Trocas de e-mails entre diretores da empresa também são fundamentais. Nelas, o método favorito de comunicação da cúpula, a Odebrecht acabava registrando resultados de reuniões com políticos, demandas deles e, não raro, o pagamento das propinas. É o caso de reuniões com senadores do PMDB sobre a compra de Medidas Provisórias de interesse da empresa. Ou da ordem de Marcelo Odebrecht a seu departamento de propina, num dos documentos ainda inéditos revelados por ÉPOCA, para que não pagasse propina ao marqueteiro João Santana, em 2014, até que a então presidente da Petrobras, Graça Foster, ajudasse a Odebrecht num contrato.
Embora haja gradação entre a força das provas em cada caso, com mais peso a um ou outro tipo de documento, nenhum político aparece tão encalacrado na delação quanto o ex-presidente Luiz Inácio Lula da Silva. As provas apresentadas pela empresa, de todo tipo, sustentam, em larga medida, os graves episódios narrados nos depoimentos por delatores como Emílio Odebrecht, Marcelo Odebrecht e Alexandrino Alencar. Lula, frise-se, nega qualquer ilegalidade, a exemplo de todos os demais políticos suspeitos no caso Odebrecht.

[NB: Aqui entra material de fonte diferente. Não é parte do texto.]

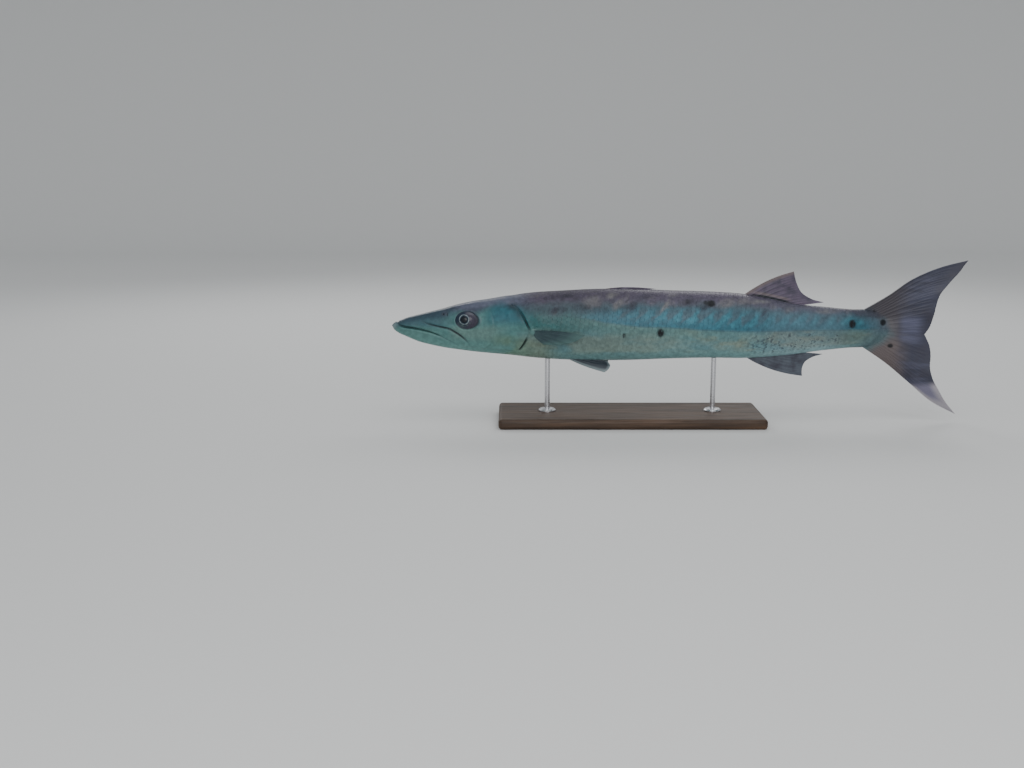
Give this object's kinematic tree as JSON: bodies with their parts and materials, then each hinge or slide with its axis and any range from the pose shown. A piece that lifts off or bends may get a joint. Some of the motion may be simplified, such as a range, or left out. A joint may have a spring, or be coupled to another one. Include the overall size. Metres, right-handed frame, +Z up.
{
  "type": "great barracuda display model",
  "caption": "Life-size great barracuda swimming level, long pointed jaw and forked tail, held by thin rods over a flat display base.",
  "frame": {"origin": "centre of the model's box in X and Y, on the floor under the stand's base", "axes": "+X along the fish towards its tail, the snout towards -X; +Y towards the fish's right side; +Z up"},
  "size_m": [0.9916, 0.15, 0.2829],
  "materials": {
    "skin": "wet-looking scaly fish skin, blue-green on the flank with a purple-grey back",
    "fin": "thin grey-violet fin membrane over raised rays",
    "eye": "polished, with a silver iris and a black pupil",
    "stand_wood": "dark satin varnish",
    "stand_steel": "satin"
  },
  "bodies": {
    "root": {"head": "skin", "lower_jaw": "skin", "upper_jaw_plate_left": "skin", "upper_jaw_plate_right": "skin", "gill_cover_left": "skin", "gill_cover_right": "skin", "eye_left": "eye", "eye_right": "eye", "body_front": "skin", "body_middle": "skin", "body_rear": "skin", "tail_stem": "skin", "first_dorsal_fin": "fin", "second_dorsal_fin": "fin", "anal_fin": "fin", "pectoral_fin_left": "fin", "pectoral_fin_right": "fin", "pelvic_fin_left": "fin", "pelvic_fin_right": "fin", "tail_fin_upper": "fin", "tail_fin_lower": "fin", "stand_base": "stand_wood", "stand_rod_front": "stand_steel", "stand_rod_rear": "stand_steel"}
  },
  "joints": []
}
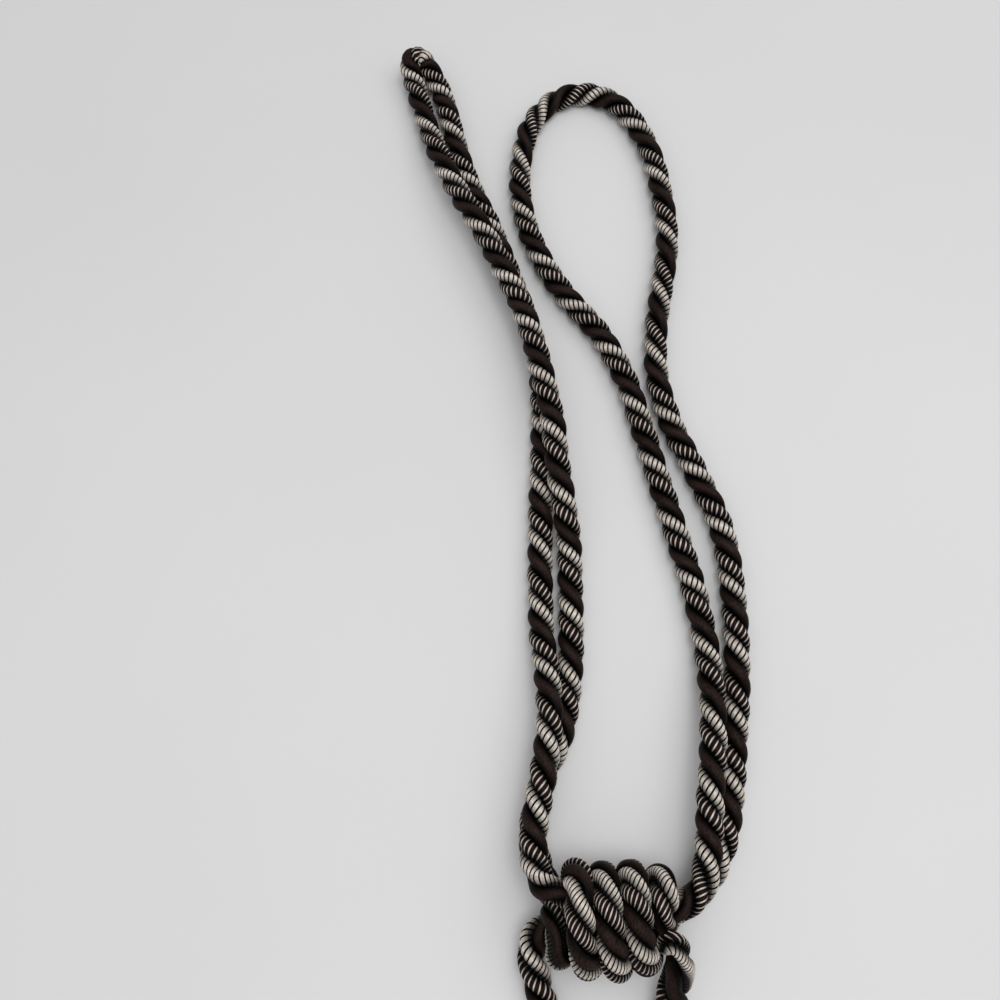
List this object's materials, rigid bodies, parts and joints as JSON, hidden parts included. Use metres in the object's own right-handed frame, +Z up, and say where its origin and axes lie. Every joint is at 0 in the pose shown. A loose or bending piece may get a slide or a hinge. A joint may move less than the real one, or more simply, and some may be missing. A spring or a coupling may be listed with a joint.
{
  "type": "curtain tieback tassel",
  "caption": "Curtain tieback of three-strand twisted rope with two loops, a barrel knot and one tassel, lying flat.",
  "frame": {"origin": "middle of the part's outline, at the surface it lies on", "axes": "+Z up from the surface, +Y from the tassel to the tips of the loops, +X to the right of both"},
  "size_m": [0.1306, 0.6125, 0.0391],
  "materials": {
    "rope_yarn": "satin dark, cream wrapped and striped strands",
    "head_yarn": "satin wound yarn",
    "skirt_yarn": "satin cut yarn"
  },
  "bodies": {
    "root": {"rope": "rope_yarn", "tassel_head": "head_yarn", "tassel_skirt": "skirt_yarn"}
  },
  "joints": []
}
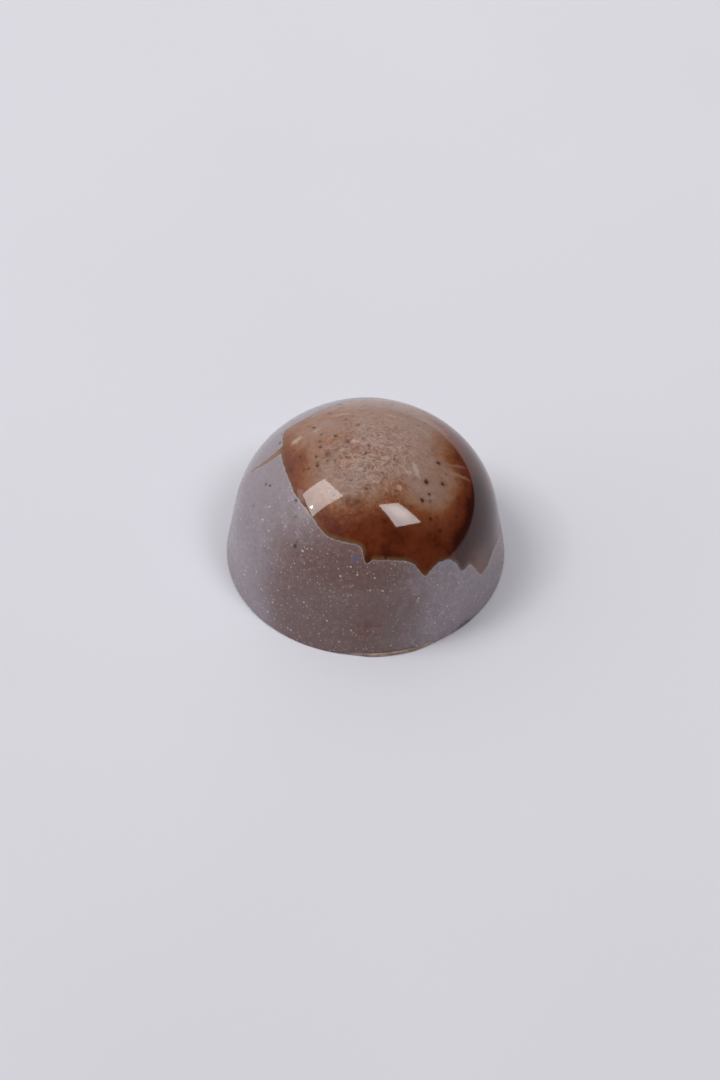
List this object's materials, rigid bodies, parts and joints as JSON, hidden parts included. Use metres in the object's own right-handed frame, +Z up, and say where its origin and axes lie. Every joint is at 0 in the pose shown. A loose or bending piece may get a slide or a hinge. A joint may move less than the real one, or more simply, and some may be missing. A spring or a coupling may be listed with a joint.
{
  "type": "chocolate praline",
  "caption": "Moulded dome-shaped chocolate praline on a flat round foot, glossy, with a grey shimmer coat and a brown patch over the crown.",
  "frame": {"origin": "centre of the flat foot, at the height of the surface the praline stands on", "axes": "+Z up along the dome's axis towards the crown; -Y is the side seen in front, +X to its right"},
  "size_m": [0.03, 0.03, 0.0165],
  "materials": {
    "coloured_shell": "mirror-gloss tempered chocolate under coloured cocoa butter, grey with a brown crown",
    "plain_chocolate": "satin, scraped plain chocolate"
  },
  "bodies": {
    "root": {"moulded_dome": "coloured_shell", "closing_layer": "plain_chocolate"}
  },
  "joints": []
}
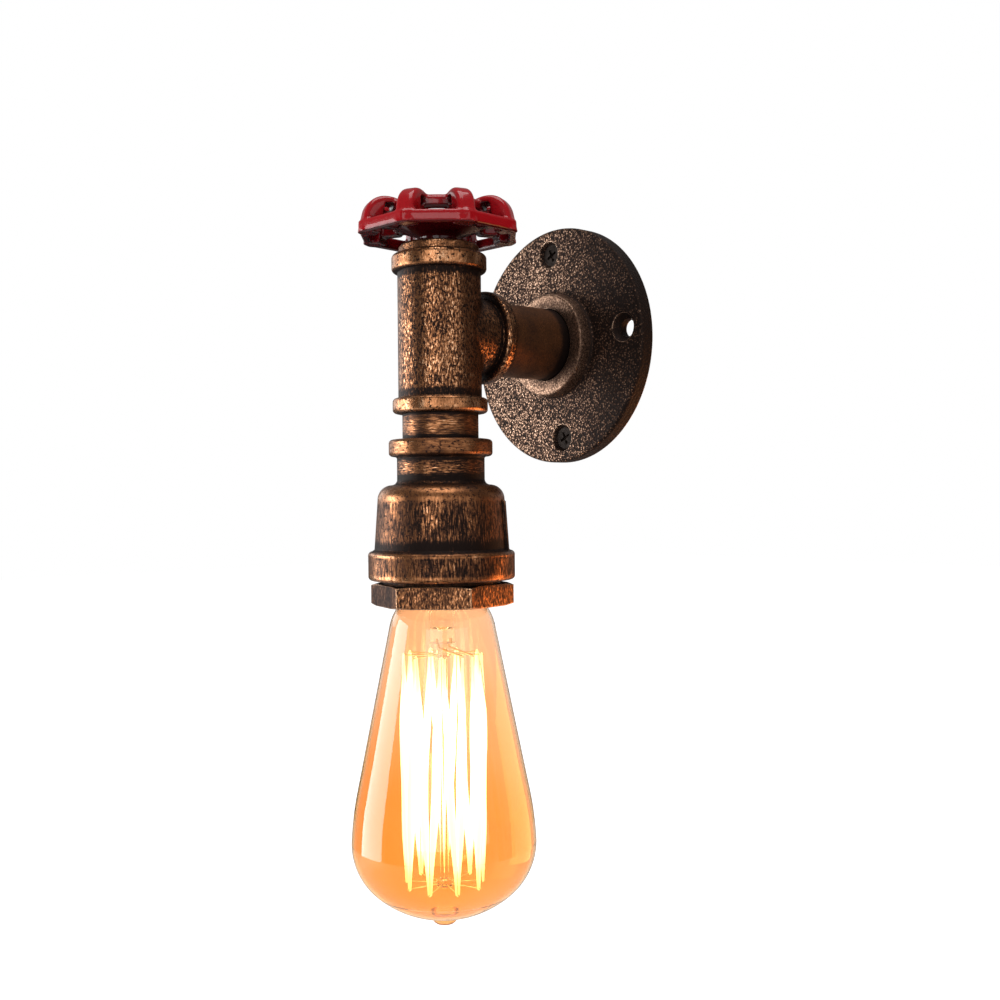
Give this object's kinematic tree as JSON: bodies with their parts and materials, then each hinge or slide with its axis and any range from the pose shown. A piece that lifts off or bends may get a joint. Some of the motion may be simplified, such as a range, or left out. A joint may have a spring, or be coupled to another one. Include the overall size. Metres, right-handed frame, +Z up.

Ressalte-se que os depoimentos dos delatores também são provas – provas testemunhais. Testemunhos, a depender da circunstância, têm o mesmo valor de provas documentais. Tudo depende da credibilidade da testemunha, da materialidade dos documentos (o que eles provam) e das exigências da lei para a correta imputação de cada crime. No caso da Odebrecht, as investigações ainda estão no começo – mas se iniciaram da melhor forma possível. Os procuradores e delegados ainda terão de produzir muitas outras provas, ouvir novamente os delatores, cotejar documentos. E algo importante: submeter essas provas à defesa dos acusados, de maneira que o direito ao contraditório e à ampla defesa seja respeitado. Um dos objetivos da Justiça em casos como esse é buscar a verdade dos fatos. Os documentos entregues pela Odebrecht e analisados por ÉPOCA oferecem um caminho promissor para isso.